Don't believe those who say that this book is simplistic, or merely lays the problem of violence at the door of the church. This is a fascinating, well researched book that wants to ask "what is the role of religion in these crimes." Anyone who looks at the world today and does not see a violent dimension to devout faith is not looking very carefully. Under the Banner of Heaven does look carefully and honestly at this subject. Indeed it's actually very kind to Mormonism, despite what the zealots say.
But perhops no ammount of kindness would please them, a people who feel honesty should take a backseat to the promotion of faith.
And to the person who said that these are simply fringe characters who would have been driven to violence in any setting, that's just foolish. The point is not whether they would have been violent athiests, the point is that they were violent Mormons and found support for their beliefs in Mormonism. This book is merely an analysis of that fact, and a very good one.
When a whole history of violent actions coalesces around any set of ideas, it is worthy of scrutiny, be it The Book Of Mormon, or the Matrix.
This book's scrutiny is riveting. You won't be able to put it down.
1) it's a gripping and absolutely chilling story. 2) more importantly, it gives the history of one of the world's fastest growing religions. a very surprising and sometimes shocking history you haven't heard, and that you need to know.
This is very well-written book is more than just a book about a couple of murderers -- to tell the story properly. JK goes to great lengths to put the murders in the context of the FLDS Church, and raises disturbing questions about how far the seperation of church and state can really be allowed to go. He certainly brings up some issues I had never considered.
The narrator is very good, although the narrator is perhaps occasionally over-emphatic. For example, it would have been nice to hear the word "any" said a few times without emphasizing both syllables ("N-E").
I only regret that I settled for the abridged audio version of the book (hence, a rating of four instead of five). Krakauer's rendition of the foundations of Mormonism and of a modern case of fundamentalism gone awry are equally compelling. It would be worth reading the complete, unabridged novel.

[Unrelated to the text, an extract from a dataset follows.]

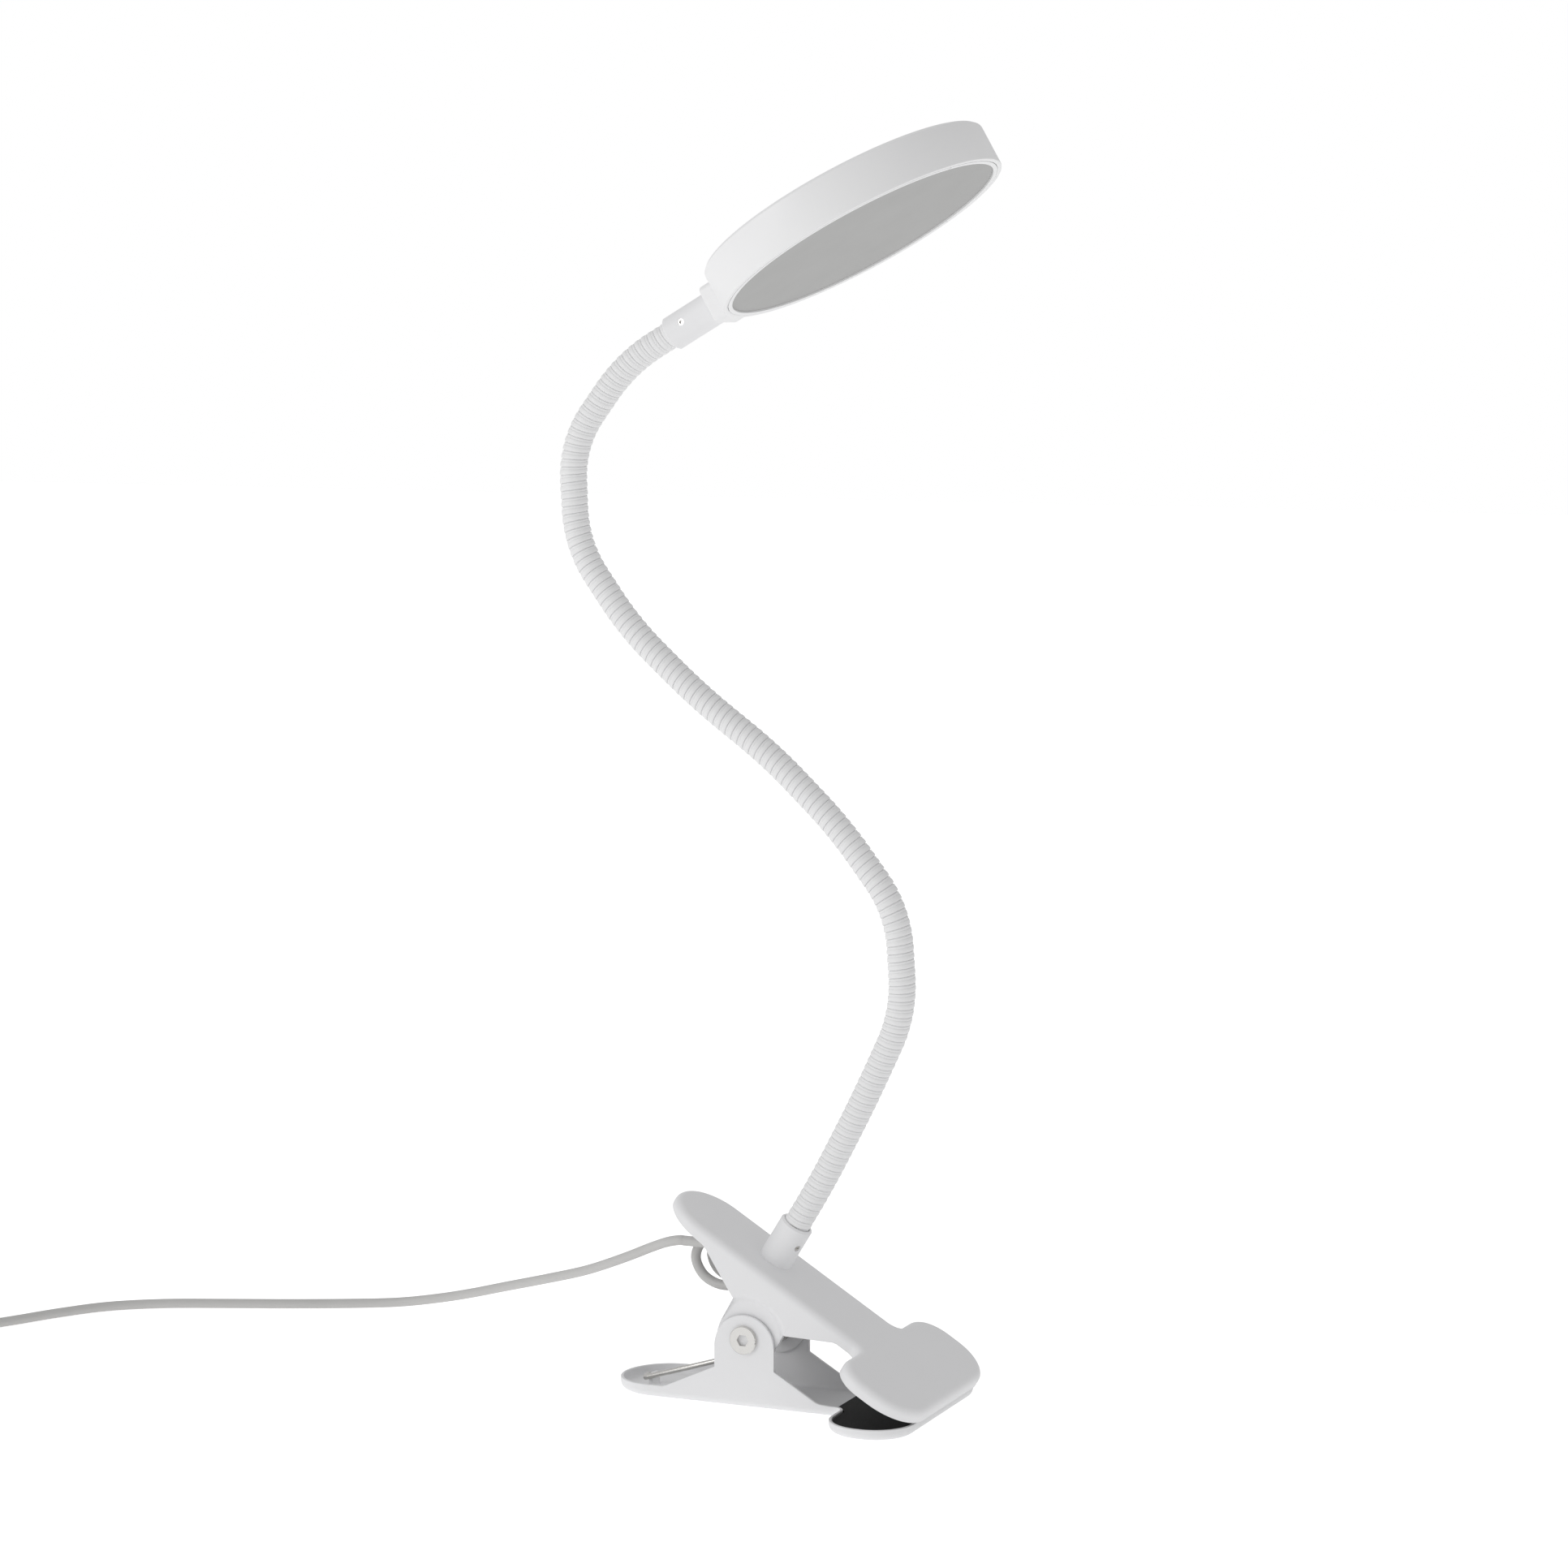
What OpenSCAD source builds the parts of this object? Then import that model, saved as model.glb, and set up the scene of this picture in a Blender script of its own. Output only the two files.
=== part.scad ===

Krakauer's question is not one of the legitimacy of all religious faith but of how religious faith is often twisted to justify heinous actions. Fundamental Mormonism provides an intriguing case to study because of the religion's relatively modern roots. Certainly, any conclusions the reader draws could be applied to any set of values taken to an extreme end. The combination of the fascinating history of a religion (albeit a brief and possibly biased one) combined with an interesting set of moral questions makes for a very entertaining and thoughtful read (or listen). Highly recommended.
While the focus is historic Mormons and modern day Fundamentalists, this book helps show the way men use religion to control and act out their need to control. Could just as easily be the Middle East where honor killings take place. Could see how practicing Mormons could be offended. Seems a balanced fair look at links between nutty splinter groups and mainstream LDS. Yep I'm a non-Mormon.
I wrote my first review after listening to an hour of the unabridged version of this audiobook. At that point, I made a snap judgement that the author, who was new to me, was simply presenting a shallow analysis of religious faith, and trying to sell books on the back of a lurid double murder and the titillation of describing the tawdry details of polygamist sects. But I had listened to all my other titles, so I stayed with the book. To my suprise, I got caught up with the fascinating history of the Mormons, presented with what seemed to be admirable objectivity. But when the author described the retrial of Ron Lafferty, the book's true payoff became clear. Through the words of the psychiatrists and psychologists mustered by the defense and prosecution, a devastating portrait of the puzzling, infuriating double murderer was painted. The real question is this: what is the difference between the defendant and personalities like Joseph Smith, described by William James as a "religious genius?" I found the answer provocative and compelling. I have never understood the workings of minds that conceive and carry out seemingly senseless actions like those described here. For the first time, this book gave me a glimmer of such an understanding. It also convinced me of the justice of the death sentence handed down in this case. I'm glad I kept listening!
This is a fascinating examination of the dark side of fundamentalism in general and of mormonism in particular. I found the history of mormonism to be of special interest. It provides good insight into how this sort of twisted thinking can come to dominate a community and provide a rationale for such things as adultery, pedophilia, and child abuse. Listen to this one for yourself.
This is a book about the history and development of Mormonism in the United States that happens to discuss a murder committed by one of the flock. If you are looking for a "true crime" book, this is not it. The story of the murder of a young woman and her daughter by a brutally deranged fanatic takes so long to tell that there is no climax. The author makes a connection and big deal out of something that turns out to be only mildly interesting. God told the murderer to kill these people -- heard that before and in way less than 5 hours. I enjoyed Krakauer's other books -- "Into Thin Air," about disaster striking a Mt. Everest climbing group, and especially "Into the Woods," a fascinating story of survival off the land with an amazing climax. This book, however, read like, "Into the Church," which, frankly, isn't a place I'd like to go.